Associated Press
ISLAMABAD, Pakistan — The United Nations told its Afghan staffers to give up any attempt to defend U.N. aid offices in Afghanistan, saying increasing looting and attacks made it too dangerous.
"There is a decline in law and order, less and less contact with staff, and almost daily reports of offices looted … and staff beaten," Antonio Donini, a U.N. humanitarian coordinator for Afghanistan, told reporters.
U.N. officials were trying urgently to get word to local staffers in Afghanistan not to resist any future raids on U.N. property.
U.N. relief agencies and other international aid groups have reported escalating looting by soldiers of the Taliban regime and other armed bands in the two weeks since U.S.-led airstrikes began.
Foreign aid workers pulled out of Afghanistan after the Sept. 11 attacks on the United States. The United States blames the terror attacks on Osama bin Laden and his Taliban hosts in Afghanistan.

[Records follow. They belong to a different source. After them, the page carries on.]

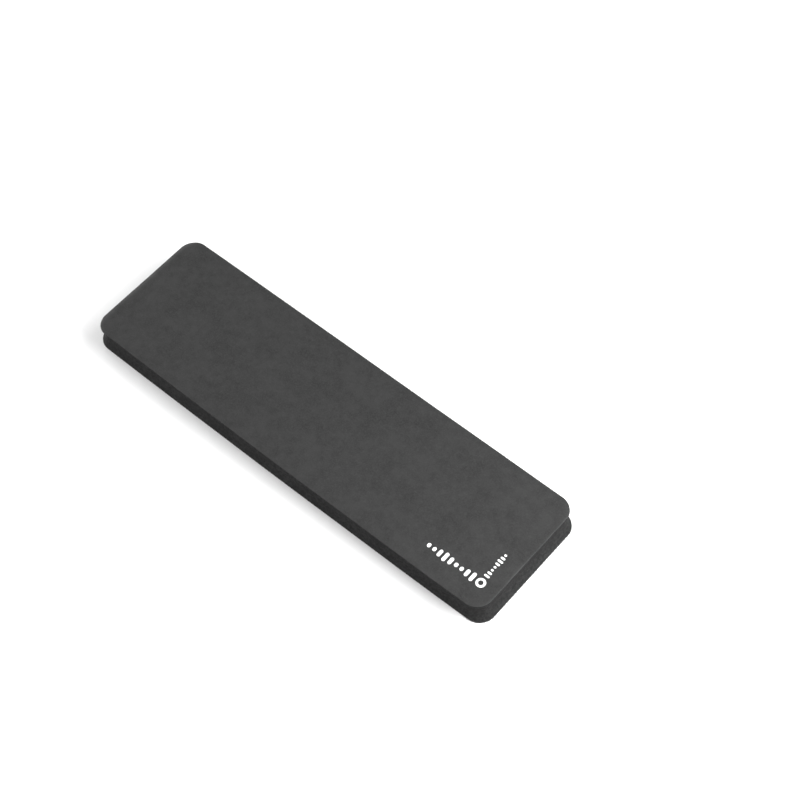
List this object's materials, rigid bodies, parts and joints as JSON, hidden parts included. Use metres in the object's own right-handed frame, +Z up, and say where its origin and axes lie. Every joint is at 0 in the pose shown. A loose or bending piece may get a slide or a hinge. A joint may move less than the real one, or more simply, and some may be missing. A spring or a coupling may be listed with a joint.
{
  "type": "keyboard wrist rest",
  "caption": "Long low foam pad with a smooth top skin and a grippy textured sole that supports the wrists in front of a keyboard.",
  "frame": {"origin": "centre of the underside, on the surface that the pad lies on", "axes": "+X along the pad's length to the user's right, +Y from the user towards the keyboard, +Z up"},
  "size_m": [0.359, 0.1028, 0.0201],
  "materials": {
    "sole_rubber": "matt black neoprene with a fine raised grip texture",
    "adhesive": "thin hot-melt film, hidden inside",
    "core_foam": "closed-cell neoprene sponge, die-cut edge with fine cells",
    "skin_rubber": "smooth moulded neoprene skin, matt, faintly mottled",
    "print_ink": "matt pale screen-printing ink"
  },
  "bodies": {
    "root": {"textured_sole": "sole_rubber", "lower_bond_film": "adhesive", "foam_core": "core_foam", "upper_bond_film": "adhesive", "smooth_skin": "skin_rubber", "printed_mark": "print_ink"}
  },
  "joints": []
}
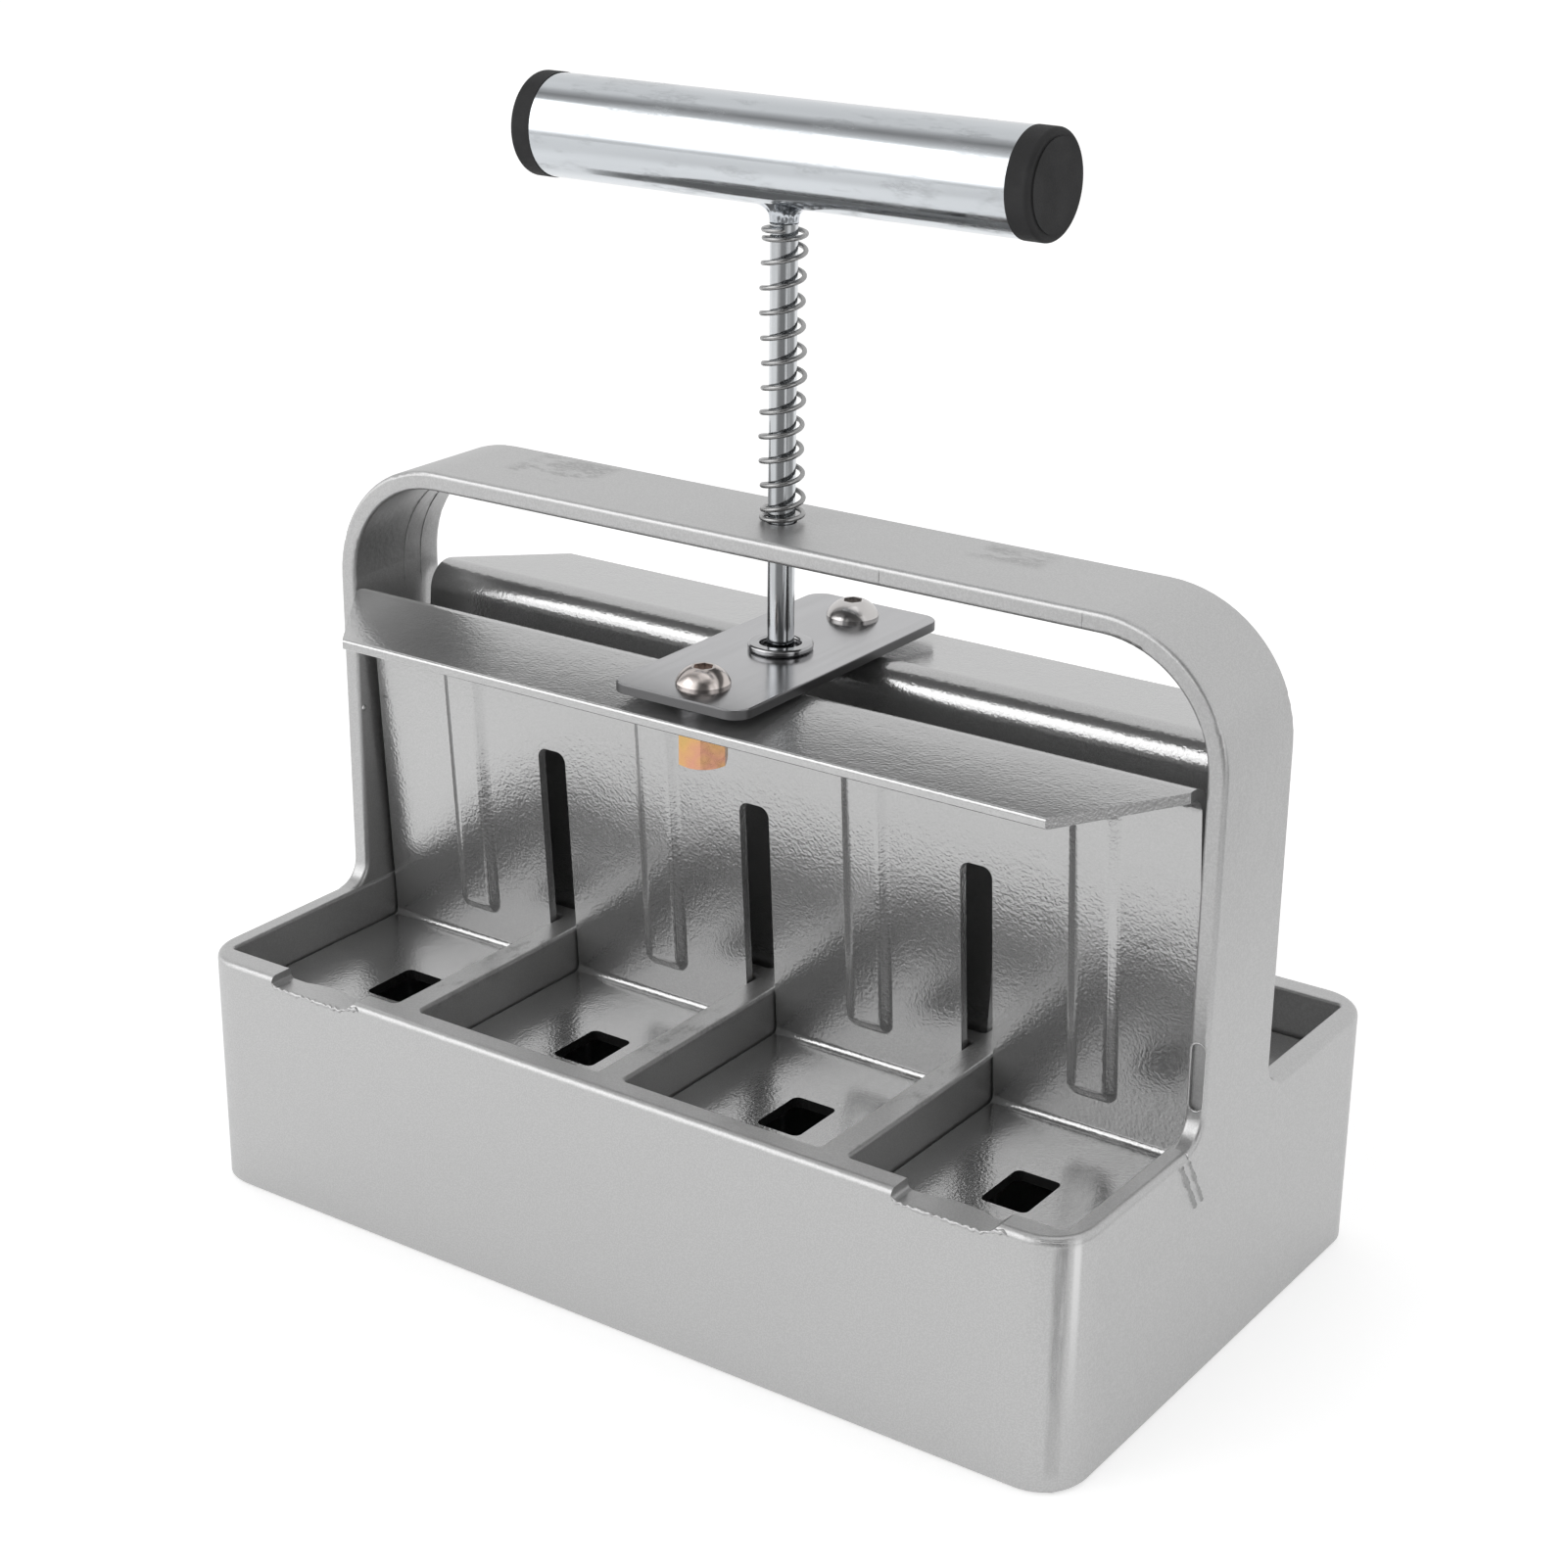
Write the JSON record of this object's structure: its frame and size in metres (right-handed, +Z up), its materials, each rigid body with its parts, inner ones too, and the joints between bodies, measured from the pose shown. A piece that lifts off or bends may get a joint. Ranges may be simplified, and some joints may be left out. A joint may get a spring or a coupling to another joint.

U.N. agencies previously had told local staffers to try to safeguard U.N. operations if they could do so safely, Donini said. Now, he said, the directive had changed to simply protecting their own lives.
Donini detailed attacks on aid operations in much of Taliban territory. In Kunduz province in the north, reports filtering out indicated all U.N. offices and almost all private humanitarian operations had been looted, he said.
A U.N. mine-removal organization in Afghanistan had seen about half of its 80 vehicles stolen, he said.
In Mazar-e-Sharif, the Taliban headquarters in the north, the local Taliban governor was reported to be trying to restrain attacks on aid operations, Donini said. The situation was less dire in Kabul, where a convoy of donated wheat got through last week, and in the eastern city of Jalalabad, officials said.
Last week, the Taliban commandeered two warehouses run by the U.N. World Food Program that contained almost half of its wheat stores in Afghanistan. One warehouse in Kabul was returned, but there was no word of the other, in the southern city of Kandahar.
Medecins sans Frontieres, or Doctors Without Borders, ceased medical relief programs in Mazar-e-Sharif and Kandahar last week after offices there were sacked of medicine, medical equipment and vehicles.
New York-based Human Rights Watch said the looting posed an increasing threat to aid workers and the Afghan civilians they were trying to help. The rights group also urged greater care in the U.S.-led air campaign after a U.S. bomb hit two International Red Cross warehouses in Kabul.